Three years ago we experienced the greatest financial implosion since 1929. High stakes gambling and risky bets gone bad on Wall Street left our financial system near collapse and our economy in shambles. This crisis had many causes -- all man-made.
And it affected every last one of us, not just the gamblers on Wall Street: $17 trillion in lost wealth, continued high unemployment nationwide, and one in four of America's mortgages still underwater, three years after the crisis.
The Volcker Rule, as embodied in Merkley-Levin provisions of the Dodd-Frank Act, is a critical part of the effort to put in place financial rules of the road that will prevent another crisis like the one we experienced in 2008.
Put simply, the Volcker Rule takes deposit-taking, loan-making banks out of the business of high-risk, conflict-ridden trading -- leaving that to the hedge funds, if they choose to do it.

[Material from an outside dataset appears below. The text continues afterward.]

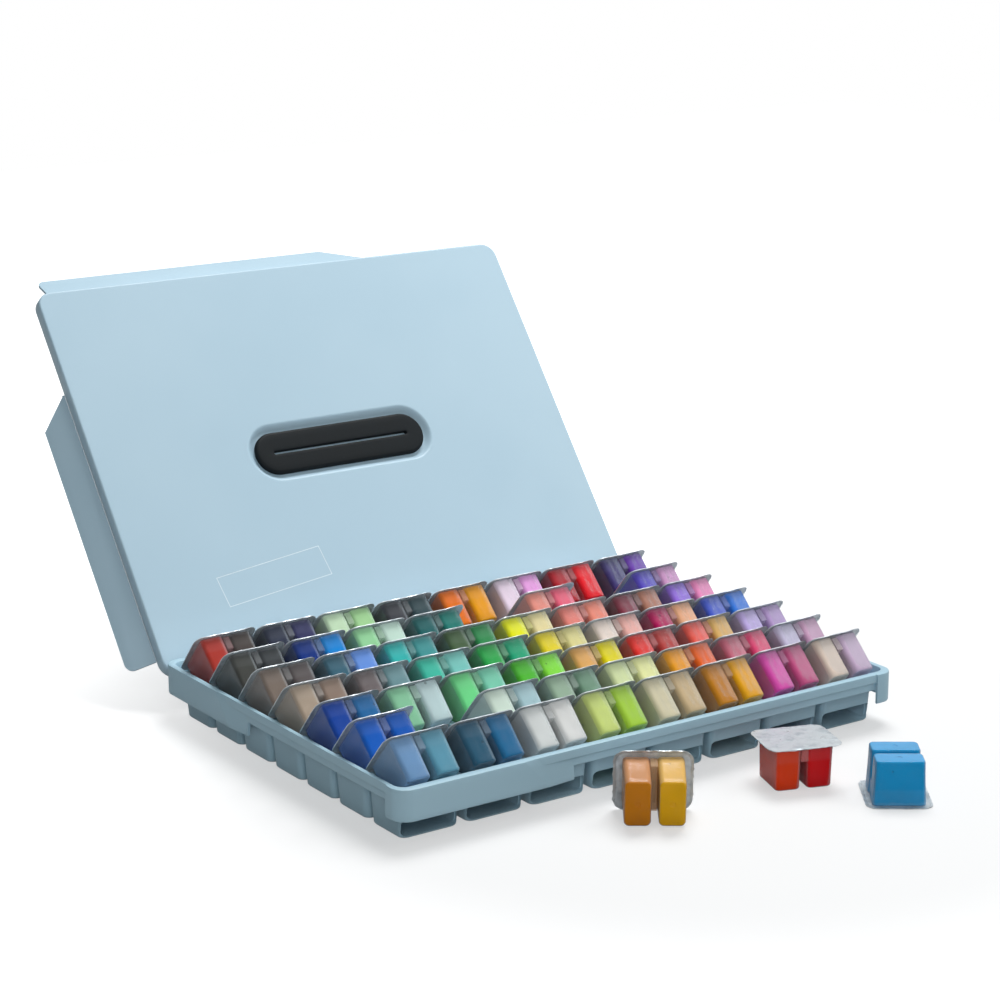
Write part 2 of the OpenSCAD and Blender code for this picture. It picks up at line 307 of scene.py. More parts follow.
@dataclass(frozen=True)
class ClearPlastic:
    """Thin clear plastic of the cups, with a frosted web between their wells."""

    name: str = "cup_plastic_clear"
    colour: Colour = linear(190, 200, 206)
    white: Colour = linear(205, 210, 214)
    # Strength of the painted glow that the frosted web gives off in its paints' colour.
    glow: float = 0.10
    veil: float = 0.008
    frosted: float = 0.36
    edge: float = 0.22

    def make(self) -> Material:
        """Builds the material: draw marks, glossier at a slant, and a painted glow in the frosted web, in the
        colour of the paints beside it.

        Returns:
            The material.
        """
        mix = Recipe(bpy.data.materials.new(self.name))
        marks = mix.noise(420.0, 3.0)
        haze = mix.noise(120.0, 3.0).ease(0.35, 0.8)
        relief = mix.bump(marks, 0.22, 0.00025)
        slant = mix.node("ShaderNodeFresnel", {}, {"IOR": 1.45, "Normal": relief}).ease(0.03, 0.75)
        frost = mix.field("frost")
        # The frosted web's colour is mostly the paints' colour: painted light that it passes on from them.
        tint = mix.blend(0.35, mix.field("tint", "Color"), self.white)
        return mix.finish({
            "Base Color": mix.blend(frost, self.colour, tint),
            "Roughness": haze * 0.10 + frost * 0.3 + 0.07, "Normal": relief,
            "Alpha": (haze * 0.01 + slant * self.edge + frost * self.frosted + self.veil).clamp(),
            # The emission is a painted glow: light that the frosted web seems to pass on from the paints.
            "IOR": 1.5, "Specular IOR Level": 0.3, "Emission Strength": 1.0,
            "Emission Color": mix.blend(frost * self.glow, BLACK, tint),
        })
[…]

The reason is simple: our banking system and our economy do better if bad bets blow up only those who make the bets and not the entire banking system that fuels economic growth and job creation.
The regulators tasked with implementing the rule came out with a proposal on October. That proposal was a step in the right direction, but far too timid. The Merkley-Levin provisions set out to fundamentally reshape our financial system, creating a strong wall around basic, low-risk financial services that serve customers and grow the economy. The proposed rule creates unneeded complexity and confusion, tying itself in knots trying to protect nearly everything the banks can do today. The rule should not be as vague or complex as the regulators are making it. And it should be implemented now.

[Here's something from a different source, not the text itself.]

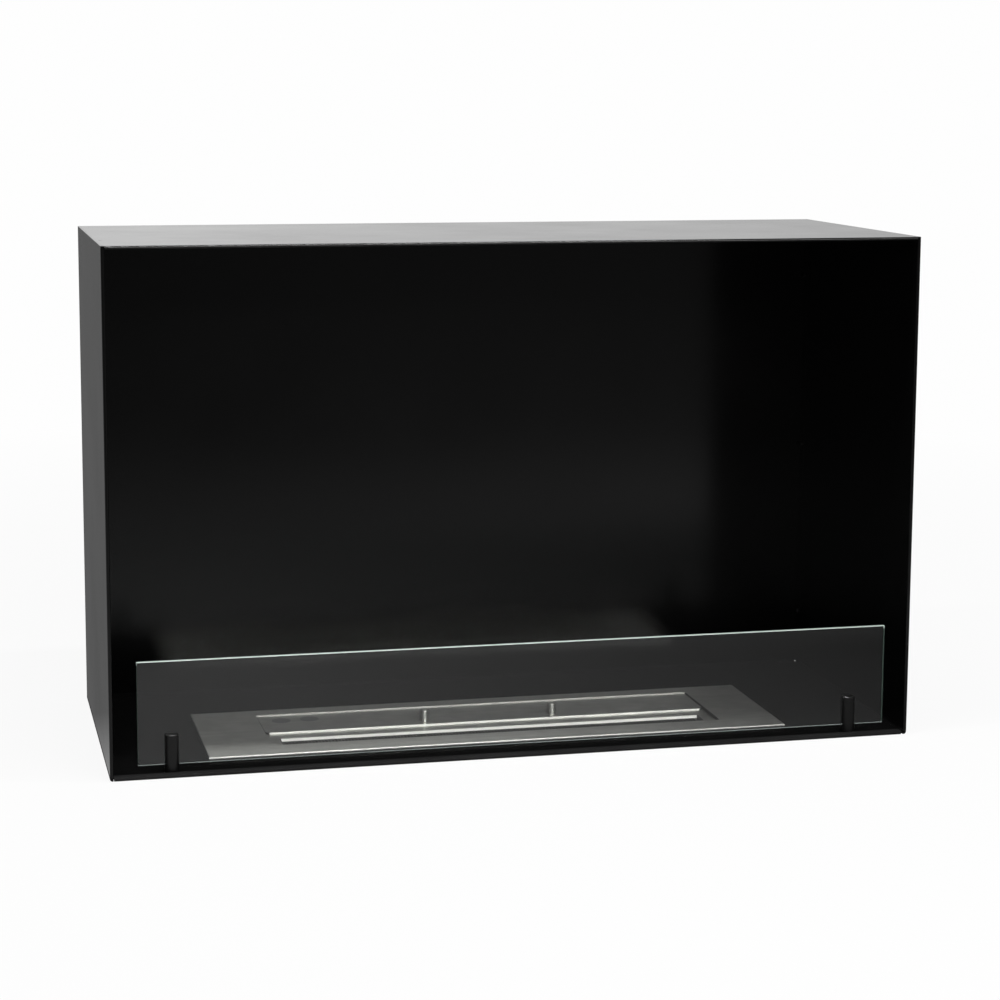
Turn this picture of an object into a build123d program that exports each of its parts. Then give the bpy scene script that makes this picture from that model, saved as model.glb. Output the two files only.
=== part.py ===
from build123d import *
import os

# Built-in bioethanol fireplace: a folded sheet case, a glass screen in two slotted posts
# and a drop-in burner with a sliding lid.
# Millimetres, +Z up. The origin is the middle of the case's underside; the open front faces -Y.

# ---- case sheets ----
case_width = 800.0
case_height = 503.0
case_depth = 314.0
sheet = 1.5
bend_radius = 2.5  # outer radius of the folded corners
hem_depth = 9.0  # how far the folded front edges reach back
hem_gap = 0.5  # air inside a folded front edge
sheet_gap = 0.1  # between two sheets that meet
left_relief_width = 0.6  # notch between the hems at the left folded corner
right_relief_width = 2.5
relief_inset = 3.5  # from the case's side to that notch
back_flange = 12.0

# ---- corner cleats and rivets ----
cleat_leg = 12.0
cleat_length = 85.0
cleat_middle = -50.0  # along Y
cleat_rivet_spread = 57.0  # from the rivet in the top to the rivet in the side
rivet_edge = 5.5  # from the case's outer face to the rivet's axis
rivet_radius = 1.5
rivet_head_radius = 2.2
rivet_head = 0.8
rivet_fit = 0.05
back_rivet_rows = 3
back_rivet_end = 61.5  # from the case's top and bottom to the outer rivets

# ---- posts, their screws and the glass ----
post_radius = 7.0
post_height = 37.5
post_from_side = 58.6  # from the case's side to the post's axis, before the shift
post_shift = 1.3  # the posts stand this far right of the middle
post_set_back = 17.0  # from the case's front to the post's axis
post_chamfer = 0.6
slot_floor = 7.0  # from the post's foot to the floor of its slot
slot_fit = 0.3  # each side of the glass
pad_thickness = 1.0
pad_length = 10.0
pad_fit = 0.15
glass_end_gap = 24.0  # from the case's side to the end of the pane, before its shift
glass_height = 100.5
glass_thickness = 4.0
glass_shift = 3.5  # the pane stands this far right of the middle
glass_arris = 0.4
screw_radius = 2.5
screw_head_radius = 4.6
screw_length = 5.5  # inside the post
screw_fit = 0.05
screw_end_room = 0.5  # between the screw's end and the end of its hole
screw_socket_radius = 1.6
screw_socket_depth = 1.2

# ---- burner, drop-in ----
burner_sheet = 1.2
burner_shift = -7.5  # the burner stands this far left of the middle
flange_length = 588.0
flange_width = 165.5
flange_set_back = 47.0  # from the case's front to the flange
flange_height = 1.5  # folded edge of the flange
flange_bend = 0.8
gasket_thickness = 2.0
gasket_width = 14.0
gasket_inset = 0.4
recess_shift = 3.0  # the recess stands this far right of the flange's middle
recess_length = 463.0
recess_width = 114.5
recess_front = 31.0  # from the flange's front to the recess
recess_depth = 3.4
deck_margin = 2.3  # the deck reaches this far past the recess lips
cutout_play = 2.0  # between the deck's edge and the cut-out in the floor
cutout_corner = 3.0
flame_slot_length = 438.0
flame_slot_width = 23.0
flame_slot_front = 11.6  # from the recess's front to the slot
collar_wall = 1.0
collar_height = 9.6
collar_fit = 0.1
strip_drop = 2.9  # from the deck's top to the perforated strip
strip_thickness = 0.8
strip_fit = 0.3
strip_hole_length = 4.0
strip_hole_width = 2.4
strip_hole_pitch = 4.8
strip_rows = 3
strip_row_pitch = 6.5
tank_depth = 20.4
tank_wall = 1.0
tank_inset = 2.0  # from the deck's edge to the tank
tank_corner = 4.0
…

Yesterday, the big banks on Wall Street weighed in, and their response is all too familiar. They want big loopholes in the rule that can be exploited to continue business as usual. The problem is that business as usual may be good for big traders on Wall Street raking in big bonuses in good times and bad, but it is decidedly bad for folks in Oregon and across the country that are still struggling due to the financial crisis.

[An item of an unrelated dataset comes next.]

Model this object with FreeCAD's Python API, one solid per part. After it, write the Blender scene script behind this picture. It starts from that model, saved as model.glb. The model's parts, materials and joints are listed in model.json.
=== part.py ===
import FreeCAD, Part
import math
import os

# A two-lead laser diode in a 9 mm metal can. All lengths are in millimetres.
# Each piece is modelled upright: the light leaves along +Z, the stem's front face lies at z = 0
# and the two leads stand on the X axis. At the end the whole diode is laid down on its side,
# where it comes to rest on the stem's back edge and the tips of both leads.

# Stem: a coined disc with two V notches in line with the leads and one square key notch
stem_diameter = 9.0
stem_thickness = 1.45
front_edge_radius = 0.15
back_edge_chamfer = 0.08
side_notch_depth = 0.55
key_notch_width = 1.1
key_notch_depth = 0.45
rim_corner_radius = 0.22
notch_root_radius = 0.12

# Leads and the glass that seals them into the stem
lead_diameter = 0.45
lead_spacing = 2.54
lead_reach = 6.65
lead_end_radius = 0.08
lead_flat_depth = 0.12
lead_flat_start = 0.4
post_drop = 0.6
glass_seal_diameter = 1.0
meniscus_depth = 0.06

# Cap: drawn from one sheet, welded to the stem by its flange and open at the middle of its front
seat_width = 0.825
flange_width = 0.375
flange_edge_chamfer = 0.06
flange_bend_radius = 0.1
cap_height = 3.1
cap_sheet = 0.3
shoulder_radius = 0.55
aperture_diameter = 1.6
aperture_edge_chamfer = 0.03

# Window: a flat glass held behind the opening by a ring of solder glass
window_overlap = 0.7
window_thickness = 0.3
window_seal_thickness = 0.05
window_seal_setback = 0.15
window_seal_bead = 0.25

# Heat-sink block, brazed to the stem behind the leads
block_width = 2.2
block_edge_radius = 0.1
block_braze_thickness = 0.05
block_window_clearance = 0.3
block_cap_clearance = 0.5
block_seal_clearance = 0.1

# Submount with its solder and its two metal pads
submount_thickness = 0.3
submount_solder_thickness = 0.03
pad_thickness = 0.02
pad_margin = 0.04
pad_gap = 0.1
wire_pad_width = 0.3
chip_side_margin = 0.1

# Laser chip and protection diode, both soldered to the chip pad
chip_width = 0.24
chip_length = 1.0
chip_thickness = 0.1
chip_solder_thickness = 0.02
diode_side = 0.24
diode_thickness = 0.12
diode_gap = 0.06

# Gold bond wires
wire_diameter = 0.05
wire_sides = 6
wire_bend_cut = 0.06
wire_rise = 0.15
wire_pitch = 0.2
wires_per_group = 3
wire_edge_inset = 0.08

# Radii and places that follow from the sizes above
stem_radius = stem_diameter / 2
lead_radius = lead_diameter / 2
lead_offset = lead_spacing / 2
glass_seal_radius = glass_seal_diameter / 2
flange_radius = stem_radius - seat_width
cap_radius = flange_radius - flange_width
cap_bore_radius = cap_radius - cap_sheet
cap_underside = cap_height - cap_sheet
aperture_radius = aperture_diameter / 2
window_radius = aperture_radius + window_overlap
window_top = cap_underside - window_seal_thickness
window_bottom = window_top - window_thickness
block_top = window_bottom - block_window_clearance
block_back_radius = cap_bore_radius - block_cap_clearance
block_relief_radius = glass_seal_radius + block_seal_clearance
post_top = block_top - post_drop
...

We need a system that lays out clear rules of the road, one that will implement bright lines separating old-fashioned banking -- making loans to businesses and families -- from high-risk trading. "Financial innovation" is all well and good, and people should be free to place big bets on Wall Street. But those bets shouldn't imperil the real economy on Main Street when they go bad, and that's what the Merkley-Levin provisions are supposed to protect against.
Nobody wants to repeat the financial collapse, the bailouts, and the economic hangover we continue to suffer. So we can't afford to repeat the unfettered risky betting that contributed so much to them. The American people have weighed in on the Volcker Rule, and now the regulators must do their jobs -- implement the law to ensure that we have the proper rules and limits in place so that our financial system can once again be an engine for real prosperity.